Mereka umumnya berasal dari Banjarmasin dan membuka lapak di depan toko-toko besar karena tingginya permintaan akan emas dan kurangnya lapangan pekerjaan.
Di Kampung Ketandan, Yogyakarta, perubahan signifikan terjadi menjelang tahun 1950-an ketika hampir 90% penduduk beralih dari usaha jamu dan sembako ke bisnis toko emas (Detik.com, 26/10/2023).
Pendatang dari Banjar memainkan peran penting dalam memulai bisnis ini karena mereka melihat potensi keuntungan yang besar dari perdagangan emas.
Ketandan dikenal sebagai kawasan pecinan yang kaya akan budaya Tionghoa. Keberadaan toko emas di sini tidak hanya mencerminkan aspek ekonomi tetapi juga warisan budaya yang kuat.
Sejarah awal mula munculnya toko emas di pasar tradisional Indonesia sangat dipengaruhi oleh kedatangan berbagai etnis serta perkembangan ekonomi lokal.Ā
Dari Coyudan yang menjadi pusat perdagangan emas sejak tahun 1930-an hingga Kampung Ketandan yang bertransformasi menjadi kawasan toko emas pada tahun 1950-an, masing-masing daerah memiliki cerita unik yang mencerminkan dinamika sosial dan ekonomi masyarakat setempat.
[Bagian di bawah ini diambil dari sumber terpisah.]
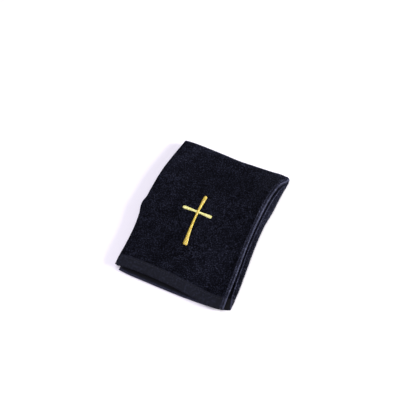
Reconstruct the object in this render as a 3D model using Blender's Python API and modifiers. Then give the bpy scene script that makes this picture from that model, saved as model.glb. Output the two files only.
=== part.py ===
"""Black velour towel, folded in half along its length and again across it, with a gold cross.

The cloth is one sheet with woven hem bands at both short ends. It is folded lengthwise so that
the fold lies on the right (+X), then crosswise so that the second fold lies at the far end (+Y),
which leaves four plies with both hems at the near end (-Y). Its underside lies on z = 0.
The cross is two bars of satin stitch, and the upright passes over the crossbar.
Units are metres, +Z up, with the origin under the middle of the folded towel.
"""

import math

import bmesh
import bpy
import numpy as np

MM = 0.001

# Folded size, and the cloth's thickness in its pile and in its flat woven hem bands.
FOLDED_WIDTH = 0.140
FOLDED_LENGTH = 0.195
PILE_THICKNESS = 0.0024
HEM_THICKNESS = 0.0016
HEM_DEPTH = 0.0130
HEM_STEP = 0.0015

# Air between the upper and lower halves, and how far the soft side folds puff the plies apart.
HALVES_GAP = 0.0008
PUFF_REACH = 0.045
CROSS_FOLD_RADIUS = 0.0057
INNER_LEAF_INSET = 0.0015

# The upper half's strip is placed so that the whole towel, with the lower half showing past it
# at the near end and on the right, is centred over the origin.
LOWER_HEM_REACH = 0.0053
FAR_FOLD_REACH = 0.0020
STRIP_CENTRE = 0.0001
NEAR_END = (LOWER_HEM_REACH - FAR_FOLD_REACH - FOLDED_LENGTH) / 2
FOLD_START = NEAR_END + FOLDED_LENGTH - CROSS_FOLD_RADIUS

# Plan of the two halves, a row for each share of the length from the hems to the cross fold.
# Sides are millimetres from a straight strip, gap is the air between the two plies of a half,
# and puff is what the side fold adds to that air.
PLAN_COLUMNS = ("share", "upper_left", "upper_right", "lower_left", "lower_right", "gap", "puff")
PLAN_ROWS = (
    (0.000, 0.8, 0.3, 6.2, 7.6, 0.45, 0.3),
    (0.125, 0.9, -0.8, 5.6, 7.0, 0.80, 2.0),
    (0.250, -0.4, -2.5, 3.6, 5.1, 0.90, 2.8),
    (0.375, -4.2, -4.8, 1.2, 2.8, 0.95, 3.2),
    (0.440, -7.7, -5.7, 0.2, 1.6, 0.95, 3.3),
    (0.470, -7.9, -6.0, -0.2, 1.2, 0.95, 3.4),
    (0.500, -6.8, -6.3, -0.6, 0.8, 0.95, 3.4),
    (0.560, -7.0, -6.8, -1.0, 0.3, 0.95, 3.4),
    (0.625, -7.1, -7.1, -1.2, 0.0, 0.95, 3.5),
    (0.750, -6.6, -7.2, -0.8, 1.5, 0.90, 3.4),
    (0.875, -3.8, -5.7, -0.6, 1.8, 0.75, 2.4),
    (0.950, -1.7, -3.0, -0.5, 2.3, 0.62, 1.1),
    (1.000, -0.4, 2.9, -0.4, 2.9, 0.50, 0.2),
)

# Millimetres across the towel, and where the edge of each half's hem lies there along y, from the
# near end: a value below zero is nearer.
HEM_EDGE_COLUMNS = ("across", "upper", "lower")
HEM_EDGE_ROWS = (
    (-72.0, -3.0, -3.4),
    (-64.0, -1.6, -4.3),
    (-55.0, -0.6, -5.2),
    (-44.0, 0.0, -5.6),
    (-30.0, 0.2, -5.7),
    (-5.0, -0.4, -5.8),
    (15.0, -1.8, -5.7),
    (30.0, -3.3, -5.2),
    (45.0, -5.0, -4.4),
    (54.0, -5.4, -3.6),
    (62.0, -5.0, -2.6),
    (69.0, -3.8, -0.9),
    (76.0, -3.0, 1.4),
)
# Shares of the length between which that shift fades away.
HEM_SHIFT_FADE = (0.15, 0.60)

# The cross fold's edge: millimetres across the towel, and how far it lies beyond a straight one.
FAR_FOLD_COLUMNS = ("across", "beyond")
FAR_FOLD_ROWS = (
    (-72.0, 0.1),
    (-60.0, 1.0),
    (-30.0, 0.6),
    (-14.0, 0.0),
    (5.0, -0.9),
    (26.0, -0.1),
    (48.0, 0.8),
    (63.0, 1.6),
    (72.0, 0.6),
)

# Soft troughs and ridges in the top ply, in millimetres; a depth below zero is a trough.
CREASE_COLUMNS = ("x", "y", "turn", "half_length", "half_width", "depth")
CREASE_ROWS = (
    (54.0, 8.0, 94.0, 74.0, 5.0, -0.40),
    (-66.0, 33.0, 20.0, 16.0, 7.0, 0.45),
    (-30.0, 61.0, -12.0, 34.0, 10.0, -0.35),
    (22.0, -47.0, 8.0, 40.0, 11.0, 0.35),
    (-46.0, -39.0, 76.0, 36.0, 9.0, -0.35),
)

# Steps of the sheet's grid across a leaf and its fold, and along a half and its fold.
LEAF_STEPS = 14
SIDE_FOLD_STEPS = 6
HALF_STEPS = 18
CROSS_FOLD_STEPS = 8

# Satin bars of the cross: ends in millimetres on the towel, and widths from first end to last.
UPRIGHT_ENDS = ((-3.6, -43.5), (-9.7, 29.2))
UPRIGHT_WIDTHS = (6.2, 5.0, 4.0, 3.2, 2.9, 3.0, 4.0, 5.6)
CROSSBAR_ENDS = ((-28.7, 4.0), (8.6, 4.6))
CROSSBAR_WIDTHS = (5.6, 4.4, 3.2, 2.8, 3.2, 4.4, 5.6)
SATIN_THICKNESS = 0.0009
SATIN_CROWN = 0.0004
SATIN_GAP = 0.00035
CROSSING_REACH = 0.0062
BAR_STEPS = 24
BAR_WIDTH_STEPS = 6
END_BULGE = 0.0008
END_SHARPNESS = 9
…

Emas sebagai Simbol Nilai Ekonomi
Emas telah lama dikenal sebagai simbol kekayaan dan stabilitas. Sejak zaman dahulu, emas digunakan sebagai alat tukar dan penyimpan nilai.
Bahkan di dunia modern sekalipun, meskipun ada berbagai instrumen investasi lainnya, emas tetap dianggap sebagai aset yang relatif aman.
Di pasar tradisional dan pasar desa, emas berfungsi lebih dari sekadar perhiasan. Dalam banyak kasus, toko emas adalah tempat di mana masyarakat menyimpan kekayaan mereka.